• [EXERCISE AIM]
Print the listing below exactly.

- - -

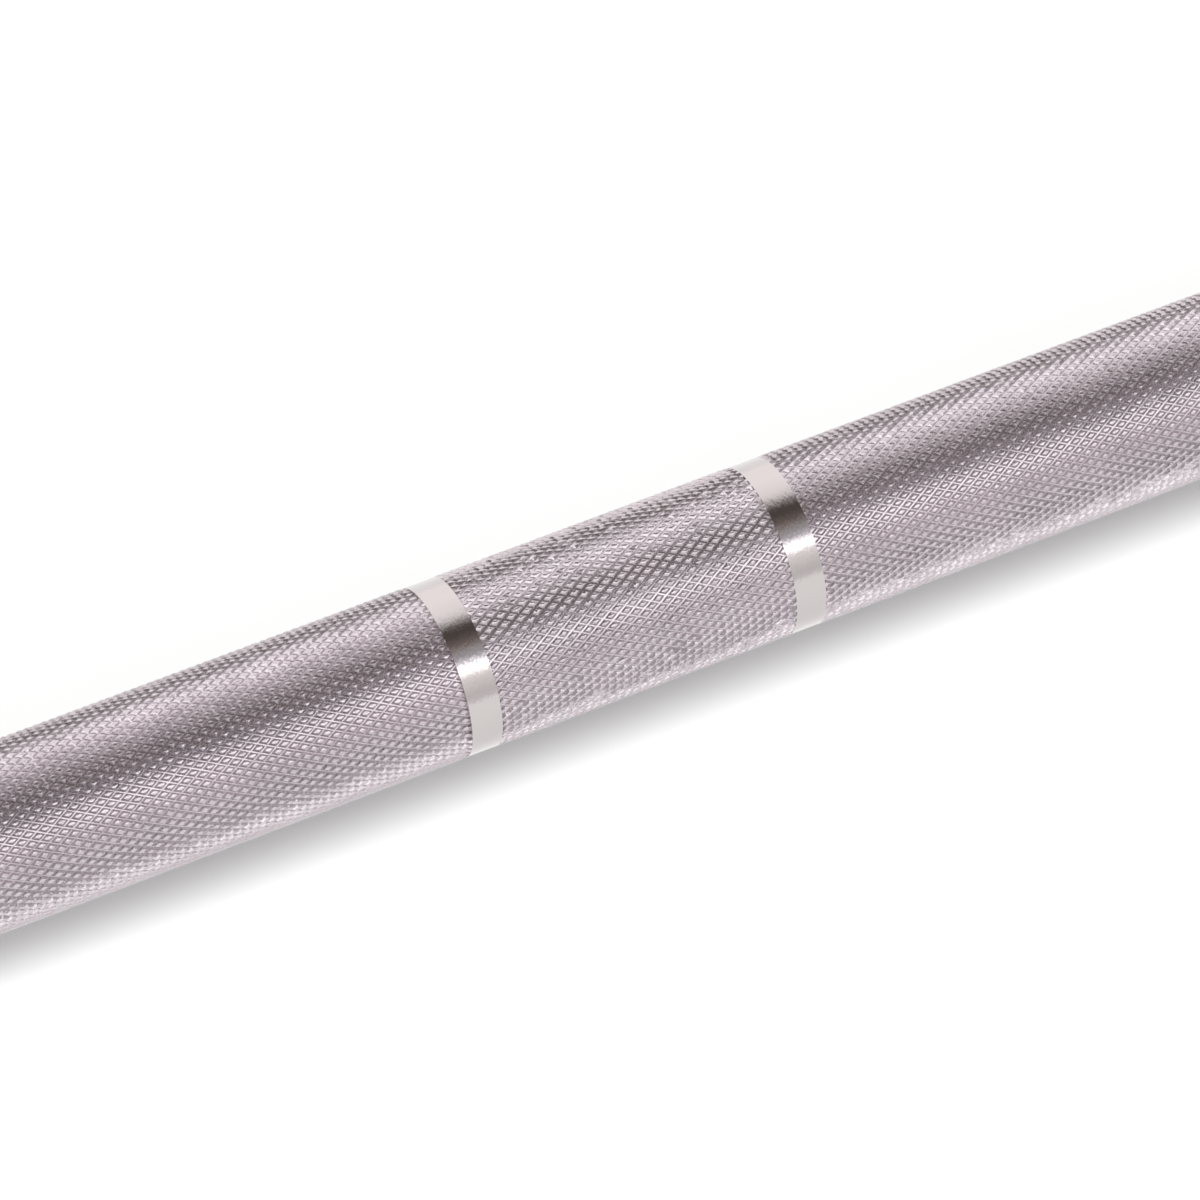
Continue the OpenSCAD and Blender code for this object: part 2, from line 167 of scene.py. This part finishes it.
def tooth_corners(tooth):
    """The eleven corners of a tooth: places across the deep and the shallow groove, and depth."""
    lead = math.atan2(2 * math.pi * SHAFT_R / TEETH_ROUND, TOOTH_PITCH)
    width = TOOTH_PITCH * math.sin(lead)

    def run(depth, slope):
        return depth / math.tan(math.radians(slope)) / width

    deep = tooth["deep"]
    shallow = tooth["shallow"]
    near_slope, far_slope = tooth["deep_slopes"]
    up_slope, down_slope = tooth["shallow_slopes"]
    floor = tooth["deep_floor"]
    shelf = tooth["shallow_floor"]
    near = floor + run(deep, near_slope)
    far = 1 - floor - run(deep, far_slope)
    up = shelf + run(shallow, up_slope)
    down = 1 - shelf - run(shallow, down_slope)
    near_shelf = near - run(shallow, near_slope)
    far_shelf = far + run(shallow, far_slope)
    crown = tooth["crown"]
    return {
        "right": (floor, 0, deep),
        "left": (-floor, 0, deep),
        "near_up": (near_shelf, shelf, shallow),
        "near_down": (near_shelf, -shelf, shallow),
        "far_up": (far_shelf, shelf, shallow),
        "far_down": (far_shelf, -shelf, shallow),
        "top_0": (near, up, crown),
        "top_1": (far, up, crown),
        "top_2": (far, down, crown),
        "top_3": (near, down, crown),
        "apex": ((near + far) / 2, (up + down) / 2, 0),
    }


def tooth_points(tooth, first, rows, hand, rng):
    """Points of all the teeth, kind by kind, row by row along the bar."""
    row = np.arange(rows)[:, None]
    column = np.arange(TEETH_ROUND)[None, :]
    points = []
    for deep_place, shallow_place, depth in tooth_corners(tooth).values():
        jitter = TOP_JITTER if depth <= tooth["crown"] else FLOOR_JITTER
        # The apex, at no depth, shifts twice as far as the other corners
        spread = CORNER_JITTER * (2 if depth == 0 else 1)
        drop = depth + jitter * rng.random((rows, TEETH_ROUND))
        across = deep_place + spread * (rng.random((rows, TEETH_ROUND)) - 0.5)
        beside = shallow_place + spread * (rng.random((rows, TEETH_ROUND)) - 0.5)
        along = (first + row + across + beside) / 2 * TOOTH_PITCH
        angle = hand * (column + (row % 2 + across - beside) / 2) * 2 * math.pi / TEETH_ROUND
        radius = SHAFT_R + KNURL_RISE - drop
        points.append(np.stack([along, radius * np.cos(angle), radius * np.sin(angle)], -1).reshape(-1, 3))
    return np.concatenate(points) * MM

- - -

• [TASK OUTPUT]
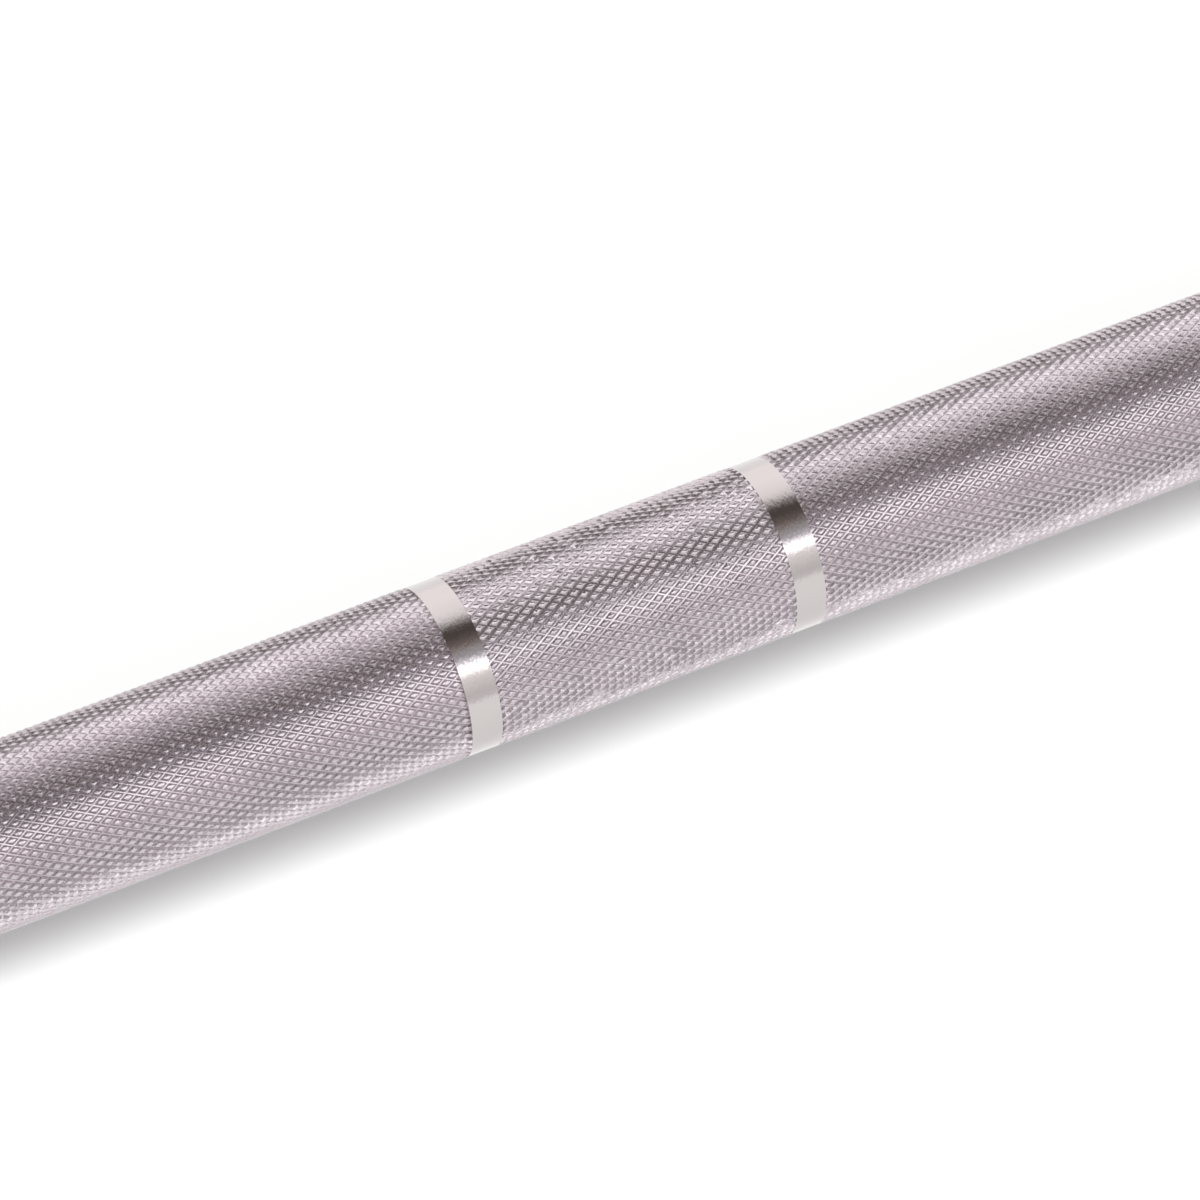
Continue the OpenSCAD and Blender code for this object: part 2, from line 167 of scene.py. This part finishes it.
def tooth_corners(tooth):
    """The eleven corners of a tooth: places across the deep and the shallow groove, and depth."""
    lead = math.atan2(2 * math.pi * SHAFT_R / TEETH_ROUND, TOOTH_PITCH)
    width = TOOTH_PITCH * math.sin(lead)

    def run(depth, slope):
        return depth / math.tan(math.radians(slope)) / width

    deep = tooth["deep"]
    shallow = tooth["shallow"]
    near_slope, far_slope = tooth["deep_slopes"]
    up_slope, down_slope = tooth["shallow_slopes"]
    floor = tooth["deep_floor"]
    shelf = tooth["shallow_floor"]
    near = floor + run(deep, near_slope)
    far = 1 - floor - run(deep, far_slope)
    up = shelf + run(shallow, up_slope)
    down = 1 - shelf - run(shallow, down_slope)
    near_shelf = near - run(shallow, near_slope)
    far_shelf = far + run(shallow, far_slope)
    crown = tooth["crown"]
    return {
        "right": (floor, 0, deep),
        "left": (-floor, 0, deep),
        "near_up": (near_shelf, shelf, shallow),
        "near_down": (near_shelf, -shelf, shallow),
        "far_up": (far_shelf, shelf, shallow),
        "far_down": (far_shelf, -shelf, shallow),
        "top_0": (near, up, crown),
        "top_1": (far, up, crown),
        "top_2": (far, down, crown),
        "top_3": (near, down, crown),
        "apex": ((near + far) / 2, (up + down) / 2, 0),
    }


def tooth_points(tooth, first, rows, hand, rng):
    """Points of all the teeth, kind by kind, row by row along the bar."""
    row = np.arange(rows)[:, None]
    column = np.arange(TEETH_ROUND)[None, :]
    points = []
    for deep_place, shallow_place, depth in tooth_corners(tooth).values():
        jitter = TOP_JITTER if depth <= tooth["crown"] else FLOOR_JITTER
        # The apex, at no depth, shifts twice as far as the other corners
        spread = CORNER_JITTER * (2 if depth == 0 else 1)
        drop = depth + jitter * rng.random((rows, TEETH_ROUND))
        across = deep_place + spread * (rng.random((rows, TEETH_ROUND)) - 0.5)
        beside = shallow_place + spread * (rng.random((rows, TEETH_ROUND)) - 0.5)
        along = (first + row + across + beside) / 2 * TOOTH_PITCH
        angle = hand * (column + (row % 2 + across - beside) / 2) * 2 * math.pi / TEETH_ROUND
        radius = SHAFT_R + KNURL_RISE - drop
        points.append(np.stack([along, radius * np.cos(angle), radius * np.sin(angle)], -1).reshape(-1, 3))
    return np.concatenate(points) * MM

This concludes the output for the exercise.